Com 1,70 metro, Temer, o mais jovem de oitos filhos de cristãos maronitas que emigraram do Líbano para São Paulo nos anos 20, é uma figura incomum na política brasileira. Casado três vezes, ele tem cinco filhos, vários deles mais velhos que sua mulher, que às vezes aparece mais alta que ele nas fotos.

Temer permanece relativamente ileso em uma cultura política atormentada por escândalos. Ele figurou em uma lista de políticos que receberam doações de campanha ilícitas nos anos 90 da Camargo Corrêa, uma construtora, mas a investigação não resultou em denúncia contra ele, segundo o noticiário.

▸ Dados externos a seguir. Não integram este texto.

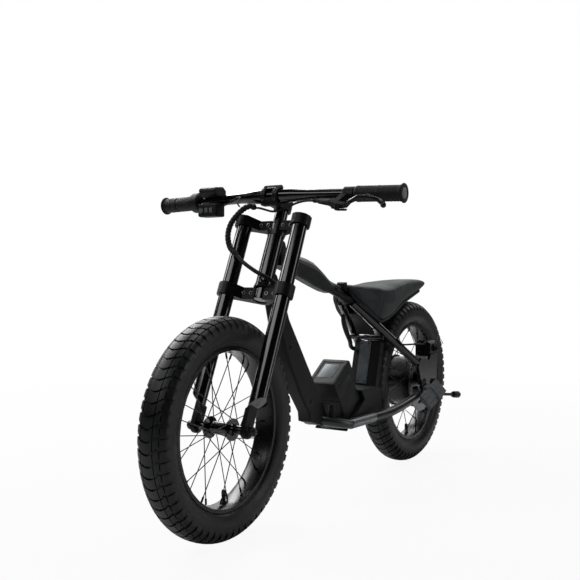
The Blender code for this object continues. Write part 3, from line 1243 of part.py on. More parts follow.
rings = []
for ahead, top, edge_y, edge_z, side_y, side_z, low_y, low_z in SEAT_TABLE:
    under, pan_top = pan_levels(ahead, low_z)
    sill = max(pan_top + GAP, low_z)
    inner = low_y * 0.74
    half = [(edge_y * 0.5, top - (top - edge_z) * 0.18), (edge_y * 0.86, top - (top - edge_z) * 0.62),
            (edge_y, edge_z - 0.0025), (side_y, side_z), (low_y, low_z), (low_y - 0.0040, low_z),
            (inner, sill)]
    ring = [(0, top)] + half + [(-y, z) for y, z in reversed(half)]
    rings.append([rear(ahead, y, z) for y, z in ring])
bm = bmesh.new()
loft(bm, rings)
solid("seat_cushion", bm, "vinyl", frame_root, rear(0.2, 0, 0.25), crease=45)

rings = []
for ahead, top, edge_y, edge_z, side_y, side_z, low_y, low_z in SEAT_TABLE[:-2]:
    under, pan_top = pan_levels(ahead, low_z)
    rail = rail_at(rear_axle_place.x + ahead)
    wide = low_y - 0.0015
    inner = low_y * 0.74 - GAP
    flange_top = low_z - GAP
    wall = min(max(abs(rail.y) + RAIL_RADIUS + 0.0010, inner + 0.0010), wide - 0.0025)
    if ahead > APEX_AHEAD:
        wall = wide - 0.0020
    half = [(inner, max(pan_top, low_z) - GAP), (wide - 0.0030, flange_top), (wide, flange_top),
            (wide - 0.0010, low_z - PAN_BAND), (wall, low_z - PAN_BAND), (wall - 0.0006, under)]
    ring = list(reversed(half)) + [(-y, z) for y, z in half]
    rings.append([rear(ahead, y, z) for y, z in ring])
bm = bmesh.new()
loft(bm, rings)
pan = solid("seat_pan", bm, "plastic", frame_root, rear(0.2, 0, 0.2), crease=40)
nose = bmesh.new()
nose_x = SEAT_TABLE[0][0]
outline = [(-0.0012, 0.2546), (0.0118, 0.2582), (0.0148, 0.2640), (0.0148, 0.2735), (0.0108, 0.2765),
           (0.0020, 0.2760), (2 * GAP, 0.2720), (2 * GAP, 0.2590), (-0.0012, 0.2580)]
prism(nose, outline, rear(nose_x, -SEAT_NOSE_HALF, 0), Vector((1, 0, 0)), Vector((0, 0, 1)),
      side * SEAT_NOSE_HALF * 2)
combine(pan, guide("pan_nose", nose), "UNION")

# caliper bolted down on the left dropout's ear, with its arm
rotor_near = rotor_inner - 0.0008
rotor_far = rotor_inner + ROTOR_THICKNESS + 0.0010
shelf = 0.0780 + GAP
roof = ROTOR_RADIUS + 0.0020
plate_out = DROPOUT_INNER_Y + DROPOUT_THICKNESS
outline = [(0.0385, 0.0710), (rotor_near, 0.0710), (rotor_near, roof), (rotor_far, roof), (rotor_far, 0.0710),
           (DROPOUT_INNER_Y - GAP, 0.0710), (DROPOUT_INNER_Y - GAP, shelf), (plate_out - 0.0010, shelf),
           (plate_out - 0.0010, 0.1040), (plate_out - 0.0080, 0.1120), (0.0450, 0.1120), (0.0385, 0.1040)]
bm = bmesh.new()
prism(bm, outline, rear(-0.0230, 0, 0), side, Vector((0, 0, 1)), Vector((0.0420, 0, 0)))
soften(bm, 0.0020, angle=60)
caliper_place = rear(-0.0020, 0.060, 0.092)
item = solid("brake_caliper", bm, "anodised", frame_root, caliper_place)
arm_place = rear(-0.0060, plate_out - 0.0010 + GAP, 0.0930)
hub_ring = bmesh.new()
turned(hub_ring, [(-0.004, 0), (-0.004, 0.0042), (0.0060, 0.0042), (0.0060, 0)], arm_place, side, 14)
combine(item, guide("arm_pin", hub_ring), "UNION")
arm_root = pivot("caliper_arm_axis", arm_place, frame_root)
bm = bmesh.new()
outline = arc(0, 0, 0.0095, -150, 60, 8) + arc(-0.0150, 0.0210, 0.0045, 40, 230, 5)
prism(bm, outline, arm_place, Vector((1, 0, 0)), Vector((0, 0, 1)), side * 0.0045)
item = solid("caliper_arm", bm, "dark_steel", arm_root, arm_place)
hole = bmesh.new()
turned(hole, [(-0.003, 0), (-0.003, 0.0042 + GAP), (0.008, 0.0042 + GAP), (0.008, 0)], arm_place, side, 14)
combine(item, guide("arm_hole", hole), "DIFFERENCE")

# kickstand folded back along the left dropout
stand_place = rear(0.0340, plate_out + GAP, -0.0270)
stand_root = pivot("kickstand_axis", stand_place, frame_root)
heading = Vector((-1, 0.096, -0.128)).normalized()
bm = bmesh.new()
turned(bm, [(0, 0), (0, 0.0105), (0.0090, 0.0105), (0.0100, 0.0095), (0.0100, 0)], stand_place, side, 12)
item = solid("kickstand", bm, "satin_black", stand_root, stand_place)
leg = bmesh.new()
start = stand_place + side * 0.0062
shoe = KICKSTAND_LENGTH - 0.0350
reach = [0, 0.0120, 0.0520, 0.0580, shoe, shoe + 0.0005, shoe + 0.0100, shoe + 0.0300, KICKSTAND_LENGTH]
wide = [0.0052, 0.0070, 0.0066, 0.0042, 0.0042, 0.0080, 0.0098, 0.0098, 0.0080]
tube(leg, [start + heading * r for r in reach], wide, 8)
combine(item, guide("kickstand_leg", leg), "UNION")

# folding footrests: studded treads on either side of an arm
knuckle = 0.0060
hang_down = math.radians(FOOTREST_HANG)
for hand, name in ((1, "left"), (-1, "right")):
    axis = Vector((-math.cos(math.radians(19)), 0, math.sin(math.radians(19))))
    place = rear(FOOTREST_AHEAD, hand * (plate_out + 0.0050 + 2 * GAP + knuckle), FOOTREST_UP)
    outward = side * hand
    down = -axis.cross(side)
    if down.z > 0:
        down = -down
    arm = outward * math.cos(hang_down) + down * math.sin(hang_down)
    across = -outward * math.sin(hang_down) + down * math.cos(hang_down)
    root = pivot("footrest_axis_" + name, place, frame_root)
    bm = bmesh.new()
    turned(bm, [(-0.0120, 0), (-0.0120, knuckle), (0.0120, knuckle), (0.0120, 0)], place, axis, 14)
    item = solid("footrest_" + name, bm, "grey_plastic", root, place)
    tread = bmesh.new()
    block(tread, place + arm * (0.001 + PEDAL_WIDTH / 2),
          (PEDAL_LENGTH, PEDAL_WIDTH - 0.004, PEDAL_THICKNESS * 0.6),
          (axis, arm, across))
    combine(item, guide("footrest_core_" + name, tread), "UNION")
    pads = bmesh.new()
    for shift in (-0.5, 0.5):
        middle = place + arm * (0.008 + PEDAL_WIDTH / 2) + axis * shift * (PEDAL_LENGTH * 0.58)
        block(pads, middle, (PEDAL_LENGTH * 0.44, PEDAL_WIDTH, PEDAL_THICKNESS), (axis, arm, across))
    combine(item, guide("footrest_pads_" + name, pads), "UNION")
    plate = bpy.data.objects["dropout_" + name]
    lug = bmesh.new()
    middle = rear(FOOTREST_AHEAD, hand * (plate_out + 0.0020), FOOTREST_UP)
    block(lug, middle, (0.0240, 0.0060, 0.0140), (axis, side * hand, axis.cross(side * hand)))
    combine(plate, guide("footrest_lug_" + name, lug), "UNION")

# cables, harness and loom
barrel_heading = Vector((-0.0024, -0.0120, 0.0009)).normalized()
perch_end = lever_pin + Vector((-0.0142, -0.0720, 0.0157)) + barrel_heading * GAP
wrap_start = bar_middle + Vector((0.0189, -0.0320, -0.0215))
under_stem = fork(LEG_TOP + 0.0110, 0.0300, 0.0020)
route = [perch_end, perch_end + Vector((-0.0040, -0.0200, 0.0015)),
         perch_end + Vector((-0.0090, -0.0480, -0.0020)), under_stem + Vector((0.0050, 0.0350, 0.0070)),
         under_stem, wrap_start + Vector((-0.0040, 0.0200, -0.0060)),
         wrap_start + Vector((0, 0.0100, -0.0026)), wrap_start + Vector((0, 1.5 * GAP, -0.0026))]
points = smooth_route(route, 0.0080)
cord("lever_cable", points, [CABLE_RADIUS] * len(points), "soft_rubber", steer_root)
wrap_out = Vector((0.3500, -0.5100, 0.7900))
wrap_joint = Vector((0.2650, -0.0580, 0.6525)) + wrap_out * (WRAP_RADIUS + 2 * GAP)
switch_side = box_centre + Vector((0.0020, SWITCH_HALF + GAP, 0.0060))
route = [switch_side, switch_side + Vector((-0.0010, 0.0120, 0.0030)),
         bar_centre(-0.0950) + Vector((0.0165, 0, -0.0040)),
         bar_centre(-0.0720) + Vector((0.0170, 0, 0.0020)),
         wrap_joint + wrap_out * 0.0120, wrap_joint + wrap_out * 0.0060, wrap_joint]
points = smooth_route(route, 0.0090)
cord("display_cable", points, [CABLE_RADIUS * 0.72] * len(points), "soft_rubber", steer_root)

route = [wrap_start, wrap_start + Vector((0, -0.0080, 0)), Vector((0.2560, -0.0446, 0.6605)),
         Vector((0.2650, -0.0580, 0.6525)), Vector((0.2800, -0.0745, 0.6269)), Vector((0.2900, -0.0778, 0.5992)),
         Vector((0.2950, -0.0691, 0.5737)), Vector((0.3000, -0.0501, 0.5587)), Vector((0.3050, -0.0288, 0.5418)),
         Vector((0.3070, 0.0026, 0.5232)), Vector((0.2970, 0.0224, 0.5109)), Vector((0.2800, 0.0330, 0.4990)),
         Vector((0.2570, 0.0370, 0.4930)), Vector((0.2450, 0.0330, 0.4915)),
         Vector((0.2440, 0.0260, 0.4915)), Vector((0.2440, TUBE_HALF_WIDTH + 2 * GAP, 0.4915))]
fine = smooth_route(route, 0.0010)
travel = [0.0]
for a, b in zip(fine, fine[1:]):
    travel.append(travel[-1] + (b - a).length)
wrap_length = 0.1500
points, radii = [], []
pitch = WRAP_PITCH
marks = [0.0, WRAP_RADIUS * 1.2]
k = 0
while marks[-1] < wrap_length:
    marks.append(WRAP_RADIUS * 1.2 + pitch * (k + 0.5))
    k += 0.5
widths = [WRAP_RADIUS * 0.9, WRAP_RADIUS * 0.9]
widths += [WRAP_RADIUS if i % 2 else WRAP_RADIUS * 0.82 for i in range(len(marks) - 2)]
smooth_marks = 16
last = marks[-1]
for k in range(1, smooth_marks + 1):
    marks.append(last + (travel[-1] - last) * k / smooth_marks)
    widths.append(HARNESS_RADIUS)
for mark, width in zip(marks, widths):
    i = min(range(len(travel)), key=lambda n: abs(travel[n] - mark))
    points.append(fine[i])
    radii.append(width)
cord("harness", points, radii, "soft_rubber", frame_root)

rail_heading = (rail_point(1, 1) - rail_point(1, 0)).normalized()
rail_side = (side - rail_heading * side.dot(rail_heading)).normalized()
rail_lift = rail_side.cross(rail_heading)
start = rail_point(1, 0.60) + rail_side * (RAIL_RADIUS + CABLE_RADIUS + 2 * GAP) + rail_lift * 0.0020
stop = Vector((caliper_place.x + 0.0210 + GAP, 0.0700, caliper_place.z + 0.0120))
route = [start, start + rail_heading * 0.0160, start + rail_heading * 0.0320 + rail_side * 0.0015,
         stop + Vector((0.0550, 0.0060, 0.0060)), stop + Vector((0.0200, 0, 0.0015)), stop]
points = smooth_route(route, 0.0080)
cord("caliper_cable", points, [CABLE_RADIUS] * len(points), "soft_rubber", frame_root)

rail_in = rail_point(-1, 0.070)
under_rail = RAIL_RADIUS * rail_slope + LOOM_RADIUS * (APEX_UP - RAIL_END_UP) / (APEX_AHEAD - RAIL_END_AHEAD)
start = rail_in - Vector((0, 0, under_rail + 2 * GAP))
half = CONTROLLER_HALF_WIDTH
face_run = (half - CONTROLLER_FACE_HALF) / CONTROLLER_BEVEL
bevel_normal = (case_out * face_run - side).normalized()
entry = case_origin + case_up * (CONTROLLER_LENGTH - 0.0260) - case_out * CONTROLLER_BEVEL * 0.62
entry += -side * (CONTROLLER_FACE_HALF + (half - CONTROLLER_FACE_HALF) * 0.62) + bevel_normal * 0.0016
route = [start, start - Vector((0, 0, 0.0140)), Vector((-0.1120, -0.0195, 0.3860)),
         Vector((-0.1330, -0.0220, 0.3610)), Vector((-0.1530, -0.0255, 0.3440)),
         entry + bevel_normal * 0.0160 + case_up * 0.0060, entry + bevel_normal * 0.0070, entry]
points = smooth_route(route, 0.0140)
radii = []
for i in range(len(points)):
    radii.append(LOOM_RADIUS * 1.2 if 2 <= i <= 4 else LOOM_RADIUS)
cord("motor_loom", points, radii, "soft_rubber", frame_root)
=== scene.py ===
import json
import bmesh
import bpy
from math import atan2, copysign, cos, hypot, pi, radians, sin, tau
from mathutils import Matrix, Vector
from mathutils.bvhtree import BVHTree
from mathutils.geometry import interpolate_bezier

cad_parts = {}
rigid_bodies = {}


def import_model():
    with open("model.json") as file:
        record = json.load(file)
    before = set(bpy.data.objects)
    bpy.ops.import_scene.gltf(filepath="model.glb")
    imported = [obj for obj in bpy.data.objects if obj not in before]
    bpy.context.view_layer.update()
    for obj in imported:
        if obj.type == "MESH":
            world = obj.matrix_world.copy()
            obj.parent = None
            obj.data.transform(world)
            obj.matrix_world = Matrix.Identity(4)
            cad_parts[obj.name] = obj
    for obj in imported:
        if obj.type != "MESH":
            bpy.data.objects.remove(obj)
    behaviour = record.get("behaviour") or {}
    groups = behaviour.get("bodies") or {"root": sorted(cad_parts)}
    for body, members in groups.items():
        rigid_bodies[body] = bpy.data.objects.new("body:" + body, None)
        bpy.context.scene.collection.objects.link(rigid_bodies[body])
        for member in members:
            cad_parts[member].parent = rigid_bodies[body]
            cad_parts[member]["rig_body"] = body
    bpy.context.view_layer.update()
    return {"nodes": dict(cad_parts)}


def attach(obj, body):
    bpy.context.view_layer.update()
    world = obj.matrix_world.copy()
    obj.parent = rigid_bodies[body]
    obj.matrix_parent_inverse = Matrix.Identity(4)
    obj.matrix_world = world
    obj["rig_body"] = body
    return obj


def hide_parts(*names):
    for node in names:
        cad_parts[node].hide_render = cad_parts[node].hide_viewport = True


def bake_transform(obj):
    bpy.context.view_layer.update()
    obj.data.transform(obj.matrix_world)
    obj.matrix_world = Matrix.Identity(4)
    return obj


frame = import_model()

nodes = frame["nodes"]
print("frame loaded:", len(nodes), "nodes")


# camera, solved from both wheels, the fork and the bar in the photograph; turns in degrees
cameraSetup = {"place": (1.7672, 1.0131, 0.5272), "yaw": 32.38, "pitch": 1.395, "roll": -0.274, "lens": 53.86,
               "sensor": 36}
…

Analistas políticos descrevem Temer como um centrista que evita a inclinação conservadora de parte de seu partido. Ele é doutor em direito constitucional pela Pontifícia Universidade Católica de São Paulo e ainda fala do modo cauteloso de um jurista, evitando os acessos e insultos que às vezes caracterizam a vida política em Brasília.

"O Michel só é ousado nas conquistas amorosas", disse Geddel Vieira Lima, um político do Estado da Bahia que é amigo de Temer, à "Piauí", uma revista brasileira. "Na política ele é muito ponderado."